箸休めにネギをつまみながら、さてそろそろとチャーシューに箸を伸ばす……と、そこで気づく。なんだかチャーシューがずいぶん大きくないだろうか。

なぜ最初に気づかなかったのか分からないが、チャーシューが2枚乗っている。しかも1枚が普通のチャーシューの軽く3倍はある。2枚でスープの表面の7割ぐらいを覆っている。チャーシュー麺を頼んだ覚えはないのだけれど、もしやおばあちゃんのサービスなのか?あるいはこれがノーマルだとしたら、チャーシュー麺を頼んだら今度こそ肉で麺が見えなくなるのではあるまいか。

まあ、とはいえいくら大きくても味が悪くては罰ゲームにしかならない。気を取り直して、恐る恐るかぶりつく。そこでチャーシューが大きいだけでなく厚いことに気がつく。食べごたえのある豚の生姜焼きみたいにぼってりしている。
咀嚼すると、中華そばに相応しい甘めの味付けが口の中に広がる。正直言って、甘いチャーシューはあまり好みでない。が、直感的にこれは悪くないぞ、と思った。…そうだ、肉の味がしっかりしている。肉が分厚いせいだろうか。そしてほどよく脂身もある。
かすかすの肉でこれをやっても砂糖をなめているような気分にしかならないのだけど、ジューシーな肉でやるとこれは存外に良い。


事ここに至って、私はこのお店を随分見誤っていたことに改めて気付かされた。人間、どうも色眼鏡をかけてみると何でも「そう」としか見えないし、「そうだ」と思いたくなるものらしい。心の中で頭を垂れながら麺をすすっていると、おばあちゃんが餃子を持ってきた。

一転、私の箸は期待に踊る。予想外に美味しかったラーメンが、餃子の期待値をも高めていた。
ただ率直にって、お世辞にも美味しそうな見た目はしていなかった。いわゆる「はね」は着いておらずパリッと焼けていないが、一方で焦げ目は黒い。形もぐちゃっとしている。
もっとも私は外見で判断することの愚かさを中華そばのスープとともに味わったばかりだったので、ためらわずに箸を伸ばした。醤油が3、酢が7、ラー油はおまけ程度に。たっぷりタレを付けて口に運ぶと、やはりというべきか、これも中身が外見を裏切っている。
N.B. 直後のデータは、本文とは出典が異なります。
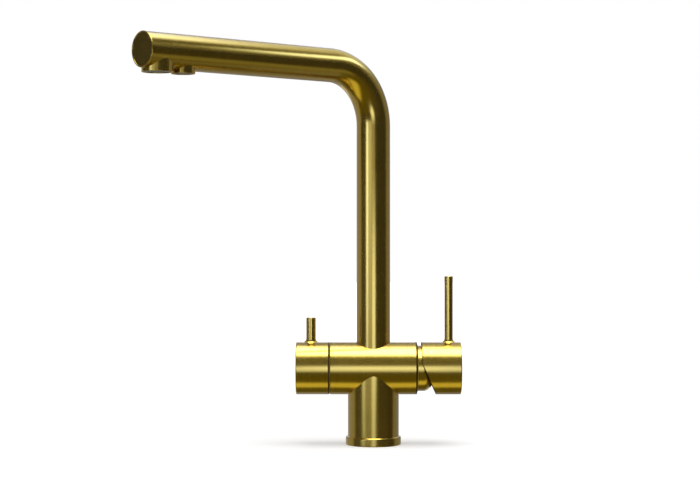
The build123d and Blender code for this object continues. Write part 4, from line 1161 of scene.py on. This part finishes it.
    def world(self) -> None:
        """Surround everything with plain white, dimmer as light than as background."""
        world = bpy.data.worlds.new("studio_world")
        bpy.context.scene.world = world
        world.use_nodes = True
        world.cycles.sampling_method = "NONE"
        graph = Graph(world.node_tree)
        strength = self.fill + self.seen(graph) * (1 - self.fill)
        background = graph.node("ShaderNodeBackground",
                                inputs={"Color": (*WHITE, 1.0), "Strength": strength})
        graph.node("ShaderNodeOutputWorld", inputs={"Surface": background.outputs[0]})

    def white_paper(self, graph: Graph) -> bpy.types.NodeSocket:
        """Make white paper, with the background's own white added for rays that look at it.

        Args:
            graph: the material's graph.

        Returns:
            The shader's socket.
        """
        point = graph.node("ShaderNodeTexCoord").outputs["Object"]
        far = graph.length(point).step(*self.floor_fade)
        grain = graph.noise(point, self.paper_grain, 2.0)
        diffuse = graph.node("ShaderNodeBsdfDiffuse", inputs={
            "Color": graph.blend(grain, *self.paper)})
        glow = graph.node("ShaderNodeEmission", inputs={
            "Strength": self.seen(graph) * (far * (1 - self.near_glow) + self.near_glow)})
        return graph.node("ShaderNodeAddShader",
                          inputs={0: diffuse.outputs[0], 1: glow.outputs[0]}).outputs[0]

    def floor(self) -> None:
        """Lay the white floor, which keeps the tap's shadow and fades into the background."""
        draft = MeshDraft()
        draft.points.extend(on_circle(Vector(), self.floor_r, tau * side / self.floor_sides)
                            for side in range(self.floor_sides))
        draft.faces.append(tuple(range(self.floor_sides)))
        made = draft.build("floor")
        made.data.materials.append(shader_material("white_floor", self.white_paper))
        made.visible_glossy = False

    def surroundings(self, graph: Graph) -> bpy.types.NodeSocket:
        """Give the light that comes from each direction: dark flags with lighter cards among them.

        Args:
            graph: the material's graph.

        Returns:
            The light's colour.
        """
        point = graph.node("ShaderNodeTexCoord").outputs["Object"]
        x, y, z = graph.parts(graph.vector("NORMALIZE", point))
        degrees = 180 / pi
        side = x.angle_from(0 - y) * degrees
        up = z.angle_from((1 - z * z).most(0.0).root()) * degrees
        over = z.angle_from(0 - y) * degrees
        light = self.dark
        for card in self.cards:
            shape = side.within(card.left, card.right, card.soft)
            shape = shape * up.within(card.low, card.high, card.soft)
            light = graph.blend(shape, light, tuple(card.light * part for part in card.tint))
        for long in self.overheads:
            across = 1 - abs(x).step(long.side - self.overhead_edge, long.side + self.overhead_edge)
            shape = over.within(long.front, long.back, long.soft) * across
            light = graph.blend(shape, light, tuple(long.light * part for part in long.tint))
        return light

    def shine(self, graph: Graph) -> bpy.types.NodeSocket:
        """Shine with the light of each direction."""
        light = self.surroundings(graph)
        return graph.node("ShaderNodeEmission", inputs={"Color": light}).outputs[0]

    def tent(self) -> None:
        """Hang the cards and flags round the tap, where only the metal mirrors them."""
        draft = MeshDraft()
        ends = (-self.tent_half, self.tent_half)
        draft.points.extend((x, y, z) for x in ends for y in ends for z in ends)
        draft.faces.extend([(0, 1, 3, 2), (4, 6, 7, 5), (0, 4, 5, 1), (2, 3, 7, 6), (0, 2, 6, 4),
                            (1, 5, 7, 3)])
        made = draft.build("cards_and_flags")
        self.light_card(made, self.shine)
        for card in self.near_cards:
            self.light_card(card.build(), card.surface)

    @staticmethod
    def light_card(card: bpy.types.Object,
                   surface: Callable[[Graph], bpy.types.NodeSocket]) -> None:
        """Light a card, and keep it out of everything but the metal's reflections.

        Args:
            card: the card's object.
            surface: fills a graph and returns the light's shader socket.
        """
        material = shader_material(card.name + "_light", surface)
        material.cycles.emission_sampling = "NONE"
        card.data.materials.append(material)
        card.visible_camera = False
        card.visible_diffuse = False
        card.visible_transmission = False
        card.visible_shadow = False

    def lamp(self) -> None:
        """Hang one soft lamp overhead for the shadow on the floor."""
        data = bpy.data.lights.new("overhead_lamp", "AREA")
        data.shape = "RECTANGLE"
        data.size, data.size_y = self.lamp_size
        data.energy = self.lamp_watts
        made = add_object("overhead_lamp", data)
        made.location = self.lamp_at
        made.rotation_euler = (*map(radians, self.lamp_tilt), 0)
        made.visible_glossy = False
        made.visible_camera = False

    def build(self) -> None:
        """Set the whole studio up."""
        self.camera()
        self.world()
        self.floor()
        self.tent()
        self.lamp()


def main() -> None:
    """Dress the tap, add what the CAD part leaves out, and light it."""
    logging.basicConfig(level=logging.INFO, format="%(name)s: %(message)s")
    finisher = Finisher()
    body = TapBody(finisher)
    body.dress()
    body.build()
    Handles(finisher).dress()
    spout = SwivelSpout(finisher)
    spout.dress()
    spout.build()
    Studio().build()


if __name__ == "__main__":
    main()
まずなんと言ってもジューシーだ。あんがたっぷりはいっていて、舌に肉の旨味をはっきり伝えてくる。これは私の好きな酢が多いタレとよく合うタイプの餃子だ。仄かなニンニクの香りも嬉しい。
しかしそれ以上に良いのは、その旨味がくどくならない程度に、しっかりニラの風味が利いている。6個といわずいくらでも食べられそうだ、と考えたところで、それが先の中華そばと同じなのに気づいた。なるほど、これがこのおばあちゃんの「味」なのだろう。
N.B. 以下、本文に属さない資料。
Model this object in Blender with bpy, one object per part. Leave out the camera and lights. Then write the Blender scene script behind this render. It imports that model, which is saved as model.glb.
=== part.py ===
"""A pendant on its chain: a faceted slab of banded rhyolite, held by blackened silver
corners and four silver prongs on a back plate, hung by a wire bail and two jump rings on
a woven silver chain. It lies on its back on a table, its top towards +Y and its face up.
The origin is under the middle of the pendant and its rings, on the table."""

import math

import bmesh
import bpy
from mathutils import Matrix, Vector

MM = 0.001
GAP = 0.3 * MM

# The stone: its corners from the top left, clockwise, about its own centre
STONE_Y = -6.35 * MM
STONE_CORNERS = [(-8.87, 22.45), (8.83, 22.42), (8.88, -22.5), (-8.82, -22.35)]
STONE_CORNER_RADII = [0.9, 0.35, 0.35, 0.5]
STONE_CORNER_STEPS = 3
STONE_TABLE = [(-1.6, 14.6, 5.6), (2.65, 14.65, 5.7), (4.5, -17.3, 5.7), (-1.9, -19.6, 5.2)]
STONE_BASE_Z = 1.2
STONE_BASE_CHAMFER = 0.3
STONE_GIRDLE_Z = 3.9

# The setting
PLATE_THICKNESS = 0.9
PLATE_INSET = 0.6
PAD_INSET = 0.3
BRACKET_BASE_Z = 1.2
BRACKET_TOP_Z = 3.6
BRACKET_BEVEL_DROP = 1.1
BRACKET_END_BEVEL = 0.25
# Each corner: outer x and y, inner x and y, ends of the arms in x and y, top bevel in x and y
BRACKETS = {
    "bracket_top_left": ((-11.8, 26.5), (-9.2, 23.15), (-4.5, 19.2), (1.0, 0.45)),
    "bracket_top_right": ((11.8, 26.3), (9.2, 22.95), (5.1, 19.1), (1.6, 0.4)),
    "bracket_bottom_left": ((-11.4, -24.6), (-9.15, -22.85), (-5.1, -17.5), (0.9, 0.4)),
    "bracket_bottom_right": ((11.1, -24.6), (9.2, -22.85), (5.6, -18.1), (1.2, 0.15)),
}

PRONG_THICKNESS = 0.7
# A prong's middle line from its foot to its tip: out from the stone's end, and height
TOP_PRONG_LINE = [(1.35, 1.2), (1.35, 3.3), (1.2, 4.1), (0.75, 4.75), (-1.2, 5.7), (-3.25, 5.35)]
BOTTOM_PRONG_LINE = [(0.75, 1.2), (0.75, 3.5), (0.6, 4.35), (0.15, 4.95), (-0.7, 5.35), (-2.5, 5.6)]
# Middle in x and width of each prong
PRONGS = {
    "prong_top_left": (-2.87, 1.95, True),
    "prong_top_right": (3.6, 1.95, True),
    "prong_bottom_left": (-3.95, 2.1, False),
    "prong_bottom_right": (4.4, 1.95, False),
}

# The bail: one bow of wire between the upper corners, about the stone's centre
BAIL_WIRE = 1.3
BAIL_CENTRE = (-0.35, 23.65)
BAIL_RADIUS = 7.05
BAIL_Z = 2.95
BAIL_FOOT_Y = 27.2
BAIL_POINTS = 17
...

そこからは夢中になってラーメンと餃子を口に運び、ほどなくして気がつけばどちらもすっかりなくなっていた。中華そばといえば、途中から薄味でやや食べ飽きて胡椒でも振るものだけれど、ついぞその気は起こらなかった。

素直に美味しかった。偶然立ち寄った店が思いの外「あたり」だった嬉しさ、店主のおばあちゃんの「味」が四方にしみた店内と料理の味を思い出して、食後の麦茶に舌鼓をうった。
そこでまたふと中華そばのスープが飲みたくなり、れんげを手に取り、再び麦茶を飲み…を2、3度繰り返して、ようやく私が満足気に落ち着いた頃、見計らったようにおばあちゃんが話しかけてきた。

最初は当たり障りのない天気の話だった。そこから私の訛りを耳に留めて「どちらから?」という流れになり、互いの身の上話になる。私の緊張は既に麦茶に解けて流れたらしい。
東京で勤めているお孫さんがいるそうだ。いつもGWには帰ってくるらしいが、去年からは時勢柄、我慢するように言い含めている。当然寂しいそうだが、しかたがないねぇと上品に笑う姿に、なぜか郷愁を感じた。

結局他の客は誰も来なかった。おかげで誰に気兼ねするでもなく他愛のない話に興じることができた。10分ほども話しただろうか、そろそろ残ったスープも冷めきったあたりで、お勘定をもらった。
会計が終わったあと、おばあちゃんが「飴ちゃんどうぞ」とかごを差し出す。店に入った直後の「ラーメン屋らしからぬ」という思いは、今度は影も見せなかった。

「美味しかったです、また寄らせてもらいますね」と言って店を出る。イチゴ味のキャンディは、安っぽいかき氷シロップと同じ味がしたが、なぜかほっとする味だと思えた。
バイクにまたがって、ヘルメットをかぶる。ふと窓越しに洗い物をしているおばあちゃんの姿が見えた。それでまたなんだかほっとした。


良いお店じゃないか。また来よう。
私は家に向かってバイクを走らせる。